Same arithmetic as the GRPO calculator, frozen onto two real prompts and carried all the way to the weight update. Notice the positive advantages in Group B are modest (+0.58): when three of four answers are already right, there's little left to teach. The fat gradients live where the spread is widest — Group A's ±1.41.
Left alone, a policy will happily reward-hack — collapsing into degenerate text that scores well but reads like noise. So a KL penalty tethers the trained policy to a frozen copy of the original model (the reference).

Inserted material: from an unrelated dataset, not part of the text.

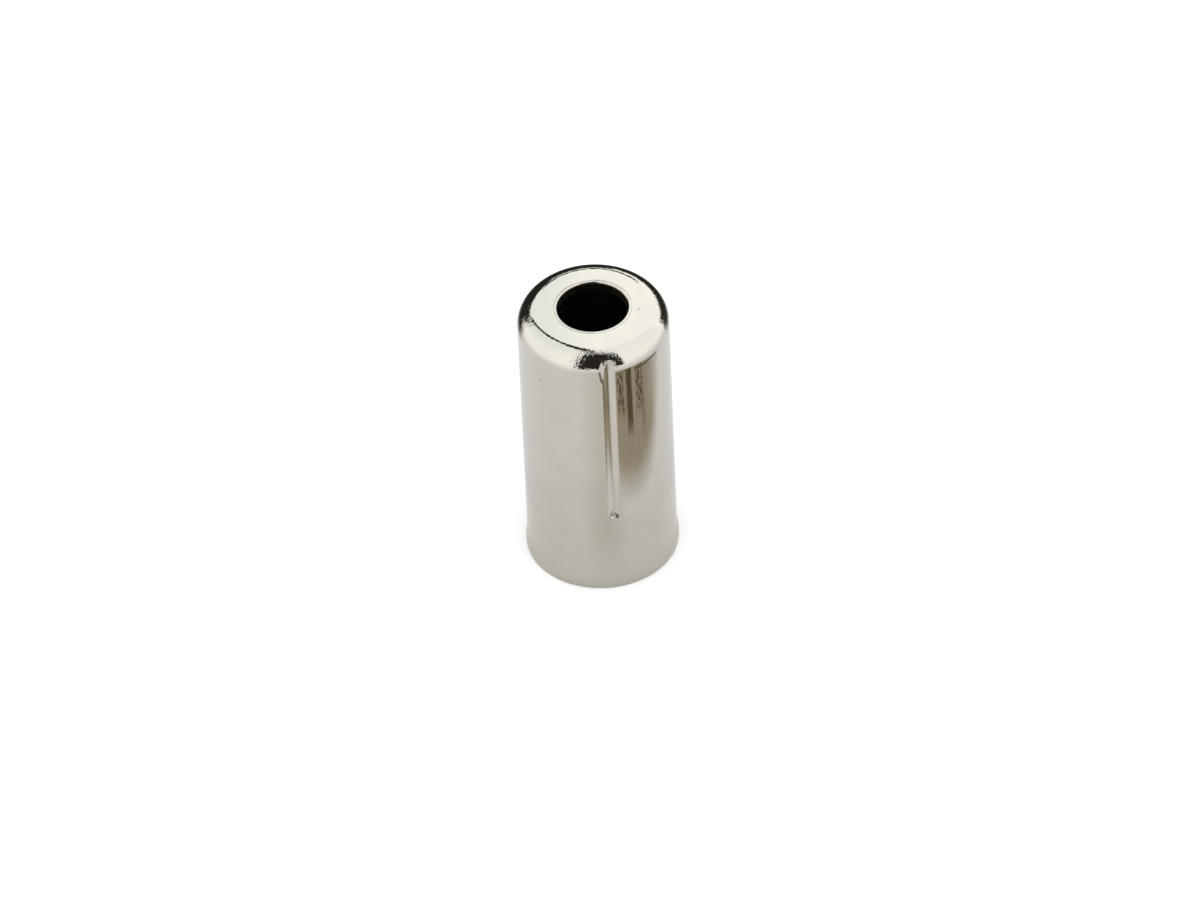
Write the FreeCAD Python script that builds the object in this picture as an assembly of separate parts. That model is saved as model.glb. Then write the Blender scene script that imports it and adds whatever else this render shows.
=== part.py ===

Drag the coefficient:
# the low-variance "k3" KL estimator, between policy and reference ref_logratio = ref_logps - logps kl_penalty = torch.exp(ref_logratio) - 1 - ref_logratio loss = (policy_loss + KL_COEFFICIENT * kl_penalty).sum() / total_response_len
The repo's default is a feather-light 0.001 — just enough to keep the model fluent and on-distribution while it explores. The reference model never trains; it sits frozen (parked on CPU to save memory) purely as the "don't forget who you were" anchor.
GRPO's blunt instrument gives every token in an answer the same advantage. But a 300-token chain of reasoning surely has good moves and bad moves. VinePPO (the experimental path) estimates a real value at checkpoints along the response — by literally rolling out several Monte-Carlo continuations from each point and averaging their rewards — then assigns each segment the change in expected value across it.
Each VinePPO bar is V(next state) − V(this state): a segment that raised the odds of eventually being right gets positive credit; one that hurt gets negative. It's the same advantage idea as a critic, but the value is sampled rather than learned — finer credit assignment, paid for with a lot of extra rollouts.
It's policy gradient at the core, with a variance-reducing baseline that's either the group mean (GRPO) or a Monte-Carlo value estimate (VinePPO), plus a KL leash to a frozen reference, all fed by a verifiable, shaped reward.
Everything else in those 1000 lines is engineering around these five ideas. Understand the sign of the advantage and the role of the baseline, and you understand the method.